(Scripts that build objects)
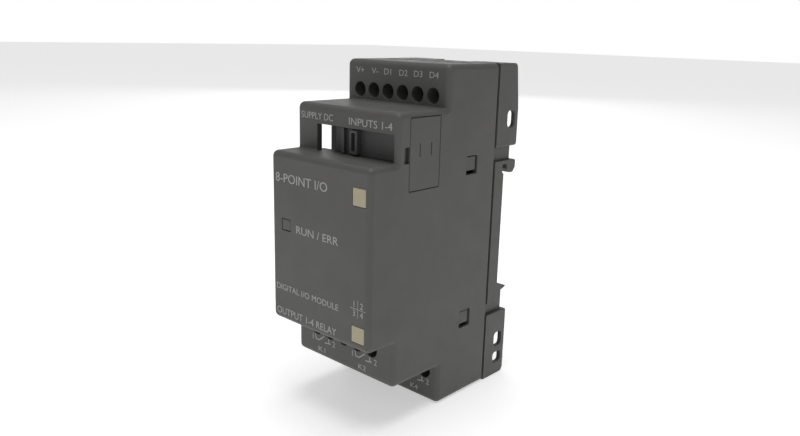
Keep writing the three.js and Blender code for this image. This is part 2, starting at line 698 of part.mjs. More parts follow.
function mountingSlideBottom() {
  const { plate, eyelet } = slidePlate(BOTTOM_SLIDE_HEIGHTS, EYELET_INSET);
  const head = sideExtrusion(roundedOutline(LOCK_HEAD), RIDGE_X, 0);
  return toGeometry(join([plate, head, ...ridges(BOTTOM_RIDGES_START)]).subtract(eyelet));
}

// A terminal screw: slotted head in front, shank behind. Its own origin is the middle of the head's front.
function terminalScrew() {
  const end = SCREW_HEAD_LENGTH + SCREW_SHANK_LENGTH;
  const profile = [
    [0, 0],
    [SCREW_HEAD_RADIUS, 0],
    [SCREW_HEAD_RADIUS, SCREW_HEAD_LENGTH],
    [SCREW_SHANK_RADIUS, SCREW_HEAD_LENGTH],
    [SCREW_SHANK_RADIUS, end - SCREW_TIP_CHAMFER],
    [SCREW_SHANK_RADIUS - SCREW_TIP_CHAMFER, end],
    [0, end],
  ].map(([radius, along]) => new THREE.Vector2(radius, along));
  const turned = toSolid(new THREE.LatheGeometry(profile, LATHE_SEGMENTS));
  const slot = new THREE.BoxGeometry(PAST, 2 * SCREW_SLOT_DEPTH, SCREW_SLOT_WIDTH);
  return toGeometry(turned.subtract(toSolid(slot)));
}

// A clamp cage: the wire goes through its window, and the screw through its front wall pulls it tight.
function clampCage() {
  const [width, length, height] = CAGE_SIZE;
  const body = toSolid(new THREE.BoxGeometry(width, length, height).translate(0, length / 2, 0));
  const windowMiddle = CAGE_FRONT_WALL + CAGE_WINDOW[1] / 2;
  const opening = new THREE.BoxGeometry(CAGE_WINDOW[0], CAGE_WINDOW[1], height + PAST);
  const thread = new THREE.CylinderGeometry(CAGE_THREAD_RADIUS, CAGE_THREAD_RADIUS, PAST, HOLE_SEGMENTS);
  return toGeometry(cut(body, [toSolid(opening.translate(0, windowMiddle, 0)), toSolid(thread)]));
}

// A moulded comb whose walls keep the cages of one row apart.
function terminalBlock(row) {
  const side = row.up ? -1 : 1;
  const halfCage = CAGE_SIZE[2] / 2;
  const nearFloor = row.z + side * (halfCage + COMB_WALL);
  const farFloor = nearFloor + side * COMB_FLOOR;
  const wallEnd = row.z - side * halfCage;
  const depths = [cageFront(row) - COMB_FRONT_MARGIN, cageFront(row) + CAGE_SIZE[1] + LAP];
  const middle = (row.holes[0] + row.holes[row.holes.length - 1]) / 2;
  const partitions = centredRow(row.holes.length + 1, PITCH, middle);
  const span = grown([partitions[0], partitions[partitions.length - 1]], COMB_WALL / 2);
  return toGeometry(join([
    box(span, depths, sorted(nearFloor, farFloor)),
    ...partitions.map((x) => box(grown([x, x], COMB_WALL / 2), depths, sorted(wallEnd, farFloor))),
  ]));
}

const model = new THREE.Group();

function add(name, geometry, look, position) {
  const mesh = new THREE.Mesh(geometry, look);
  mesh.name = name;
  if (position) {
    mesh.position.set(...position);
  }
  model.add(mesh);
}

const shellLook = material(plastic, 0.62, 0);
const insideLook = material(deepPlastic, 0.7, 0);
const labelLook = material(cream, 0.55, 0);
const steelLook = material(new THREE.Color(0xb9bcc0), 0.35, 1);
const brassLook = material(new THREE.Color(0xb9a46a), 0.4, 1);
const boardLook = material(new THREE.Color(0x2f6b45), 0.5, 0);
const relayLook = material(new THREE.Color(0x22262b), 0.45, 0);
const chipLook = material(new THREE.Color(0x18191b), 0.55, 0);
const clearLook = material(new THREE.Color(0xd8dcd6), 0.2, 0);

add('front_housing', frontHousing(), shellLook);
add('rear_base', rearBase(), shellLook);
add('expansion_cover', expansionCover(), shellLook);
add('interlock_slider', interlockSlider(), insideLook);
add('bus_plug', busPlug(), insideLook);
add('expansion_socket', expansionSocket(), insideLook);
add('mounting_slide_top', mountingSlideTop(), shellLook);
add('mounting_slide_bottom', mountingSlideBottom(), shellLook);

Object.entries(LABEL_HEIGHTS).forEach(([place, heights]) => {
  add(`label_plate_${place}`, boxGeometry(LABEL_X, [0, LABEL_THICKNESS], heights), labelLook);
});

ROWS.forEach((row) => {
  add(`terminal_block_${row.name}`, terminalBlock(row), insideLook);
  row.used.forEach((x, index) => {
    const number = index + 1;
    add(`terminal_screw_${row.name}_${number}`, terminalScrew(), steelLook,
      [x, rowY(row.face + SCREW_HEAD_SETBACK), row.z]);
    add(`clamp_cage_${row.name}_${number}`, clampCage(), brassLook, [x, rowY(cageFront(row)), row.z]);
  });
});

// Boards: each stands upright across the block, between limits on X and on Z.
const BOARDS = {
  main_board: { x: [-15.4, 15.4], depth: MAIN_BOARD_DEPTH, z: [24.6, 61.4] },
  terminal_board: { x: [-14.5, 14.5], depth: TERMINAL_BOARD_DEPTH, z: [3, 87] },
  bus_board: { x: [-15.2, 15.2], depth: BUS_BOARD_DEPTH, z: SOCKET_HEIGHTS },
};
Object.entries(BOARDS).forEach(([name, { x, depth, z }]) => {
  add(name, boxGeometry(x, [depth, depth + BOARD_THICKNESS], z), boardLook);
});

// What sits on the boards.
const RELAY_X = [-4.9, 6.1];
const RELAY_Z = [30.9, 51.9];
const HEADER = { x: [-14.4, -11.9], z: [42, 60] };
const CHIP = { x: [-2, 8], thickness: 1.4, z: [35, 45] };
const CAPACITOR = { x: -9, z: 69.5, radius: 4, length: 10.5 };

RELAY_Z.forEach((z, level) => {
  RELAY_X.forEach((x, column) => {
    const depths = [TERMINAL_BOARD_DEPTH - RELAY_SIZE[1], TERMINAL_BOARD_DEPTH];
    const heights = grown([z, z], RELAY_SIZE[2] / 2);
    const geometry = boxGeometry(grown([x, x], RELAY_SIZE[0] / 2), depths, heights);
    add(`relay_${2 * level + column + 1}`, geometry, relayLook);
  });
});

const headerDepths = [MAIN_BOARD_DEPTH + BOARD_THICKNESS, TERMINAL_BOARD_DEPTH];
add('board_header', boxGeometry(HEADER.x, headerDepths, HEADER.z), chipLook);
const chipDepths = [MAIN_BOARD_DEPTH - CHIP.thickness, MAIN_BOARD_DEPTH];
add('microcontroller', boxGeometry(CHIP.x, chipDepths, CHIP.z), chipLook);
const capacitor = new THREE.CylinderGeometry(
  CAPACITOR.radius, CAPACITOR.radius, CAPACITOR.length, LATHE_SEGMENTS,
);
const capacitorY = rowY(TERMINAL_BOARD_DEPTH - CAPACITOR.length / 2);
add('capacitor', capacitor, chipLook, [CAPACITOR.x, capacitorY, CAPACITOR.z]);

// Light pipe from the front window to the lamp on the main board.
const PIPE_DEPTHS = [0.1, 14.2];
const LAMP_DEPTHS = [14.4, MAIN_BOARD_DEPTH];
const LAMP_MARGIN = 0.3;
add('light_pipe', boxGeometry(LAMP_X, PIPE_DEPTHS, LAMP_Z), clearLook);
add('status_lamp', boxGeometry(grown(LAMP_X, -LAMP_MARGIN), LAMP_DEPTHS, LAMP_Z), clearLook);

export default model;
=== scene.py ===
"""Looks of a stepped expansion block for a small controller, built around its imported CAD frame.

Lengths are written in millimetres as x (right), depth (from the front face towards the rail) and
z (up), and become metres where a mesh is made. Limits are (low, high).
"""

import json
import math

import bmesh
import bpy
from mathutils import Matrix, Vector


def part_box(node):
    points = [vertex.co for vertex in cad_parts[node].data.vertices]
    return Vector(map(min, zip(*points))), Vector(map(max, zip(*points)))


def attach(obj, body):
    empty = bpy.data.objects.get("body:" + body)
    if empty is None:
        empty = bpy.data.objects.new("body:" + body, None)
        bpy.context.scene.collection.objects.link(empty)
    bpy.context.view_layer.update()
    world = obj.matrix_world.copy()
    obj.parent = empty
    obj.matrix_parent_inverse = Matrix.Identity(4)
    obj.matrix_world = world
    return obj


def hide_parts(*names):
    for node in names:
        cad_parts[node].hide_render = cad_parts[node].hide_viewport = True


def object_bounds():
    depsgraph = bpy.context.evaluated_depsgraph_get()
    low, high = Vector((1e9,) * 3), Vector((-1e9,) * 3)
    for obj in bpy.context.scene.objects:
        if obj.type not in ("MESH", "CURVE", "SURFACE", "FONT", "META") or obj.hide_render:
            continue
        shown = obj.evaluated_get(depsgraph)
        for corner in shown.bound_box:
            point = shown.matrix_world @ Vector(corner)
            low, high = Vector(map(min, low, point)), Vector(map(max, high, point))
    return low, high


MM = 0.001

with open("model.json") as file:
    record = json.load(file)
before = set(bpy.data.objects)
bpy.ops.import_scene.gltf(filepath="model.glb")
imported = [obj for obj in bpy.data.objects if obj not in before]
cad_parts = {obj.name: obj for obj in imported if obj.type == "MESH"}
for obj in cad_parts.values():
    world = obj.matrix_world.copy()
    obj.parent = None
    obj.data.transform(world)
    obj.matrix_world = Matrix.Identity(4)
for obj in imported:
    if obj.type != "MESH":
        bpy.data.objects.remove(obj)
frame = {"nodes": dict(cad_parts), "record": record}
CAD_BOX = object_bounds()
BODIES = frame["record"]["behaviour"]["bodies"]
BODY_OF = {node: body for body, nodes in BODIES.items() for node in nodes}


def limits_of(node):
    """Limits of a CAD node as ((x), (depth), (z)), in the block's millimetres."""
    low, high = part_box(node)
    (x0, y0, z0), (x1, y1, z1) = low / MM, high / MM
    front = CAD_BOX[0].y / MM
    return (x0, x1), (y0 - front, y1 - front), (z0, z1)


# Driving dimensions: the outside comes from the frame, the steps and walls are the moulded shell's.
HALF_WIDTH = (CAD_BOX[1].x - CAD_BOX[0].x) / MM / 2
HEIGHT = (CAD_BOX[1].z - CAD_BOX[0].z) / MM
DEPTH = (CAD_BOX[1].y - CAD_BOX[0].y) / MM
FRONT_Y = CAD_BOX[0].y / MM
HOUSING_REAR = limits_of("front_housing")[1][1]
SEAM_GAP = 0.7
BASE_FRONT = HOUSING_REAR + SEAM_GAP
PRINT_ROOM = 0.05
MID_DEPTH = 8.8
BACK_DEPTH = 26.5
BACK_RISE = 10.7
FRONT_RISE = 22.5
MID_TOP = HEIGHT - BACK_RISE
FRONT_TOP = HEIGHT - FRONT_RISE
WALL = 1.6
SIDE_WALL = 1.4
CAVITY = HALF_WIDTH - SIDE_WALL
EDGE = 1.5
CREASE = 0.3
PAST = 4.0
RIM = 0.25
STEPS = 5

# Planes: which axis runs across, which up and which outwards, and the sign of outwards.
X, D, Z = 0, 1, 2
PLANES = {
    "front": (X, Z, D, -1), "rear": (X, Z, D, 1), "right": (D, Z, X, 1),
    "left": (D, Z, X, -1), "top": (X, D, Z, 1), "bottom": (X, D, Z, -1),
}


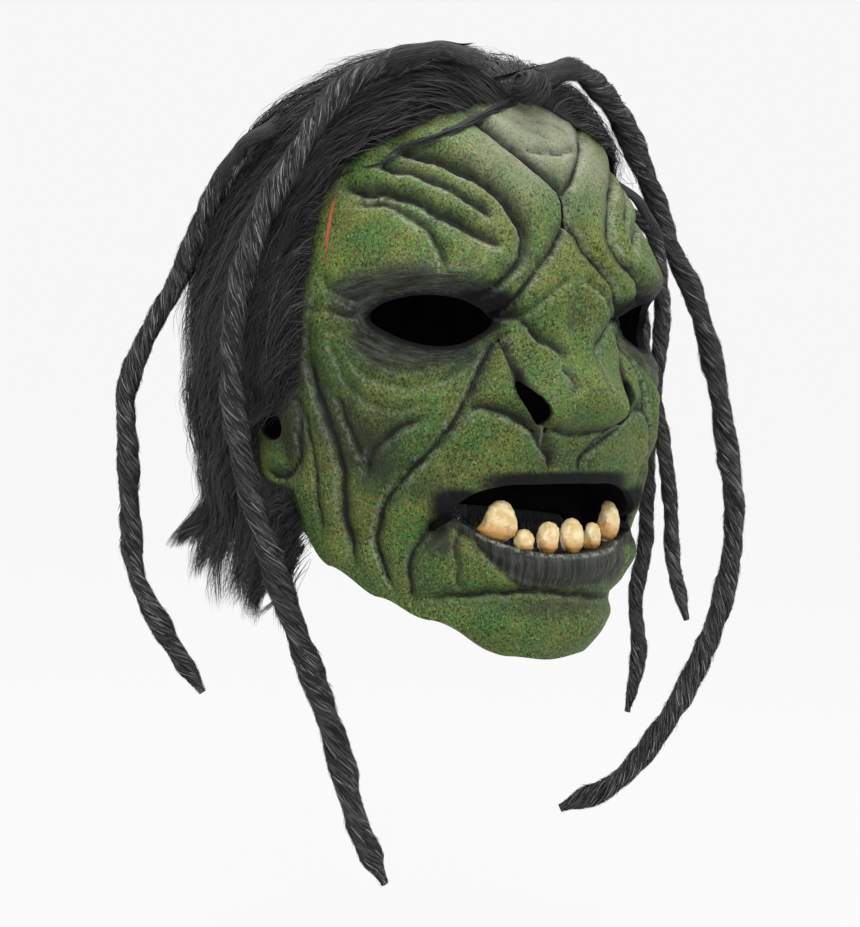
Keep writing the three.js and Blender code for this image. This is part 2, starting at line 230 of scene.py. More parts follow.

■ **What the exercise asks**: In the listing above, find the line containing "the main board." and the line containing "low, high = Vector((1e9,)", then quote both, plus every line between them, exactly as written.

■ **Full answer**:
// Light pipe from the front window to the lamp on the main board.
const PIPE_DEPTHS = [0.1, 14.2];
const LAMP_DEPTHS = [14.4, MAIN_BOARD_DEPTH];
const LAMP_MARGIN = 0.3;
add('light_pipe', boxGeometry(LAMP_X, PIPE_DEPTHS, LAMP_Z), clearLook);
add('status_lamp', boxGeometry(grown(LAMP_X, -LAMP_MARGIN), LAMP_DEPTHS, LAMP_Z), clearLook);

export default model;
=== scene.py ===
"""Looks of a stepped expansion block for a small controller, built around its imported CAD frame.

Lengths are written in millimetres as x (right), depth (from the front face towards the rail) and
z (up), and become metres where a mesh is made. Limits are (low, high).
"""

import json
import math

import bmesh
import bpy
from mathutils import Matrix, Vector


def part_box(node):
    points = [vertex.co for vertex in cad_parts[node].data.vertices]
    return Vector(map(min, zip(*points))), Vector(map(max, zip(*points)))


def attach(obj, body):
    empty = bpy.data.objects.get("body:" + body)
    if empty is None:
        empty = bpy.data.objects.new("body:" + body, None)
        bpy.context.scene.collection.objects.link(empty)
    bpy.context.view_layer.update()
    world = obj.matrix_world.copy()
    obj.parent = empty
    obj.matrix_parent_inverse = Matrix.Identity(4)
    obj.matrix_world = world
    return obj


def hide_parts(*names):
    for node in names:
        cad_parts[node].hide_render = cad_parts[node].hide_viewport = True


def object_bounds():
    depsgraph = bpy.context.evaluated_depsgraph_get()
    low, high = Vector((1e9,) * 3), Vector((-1e9,) * 3)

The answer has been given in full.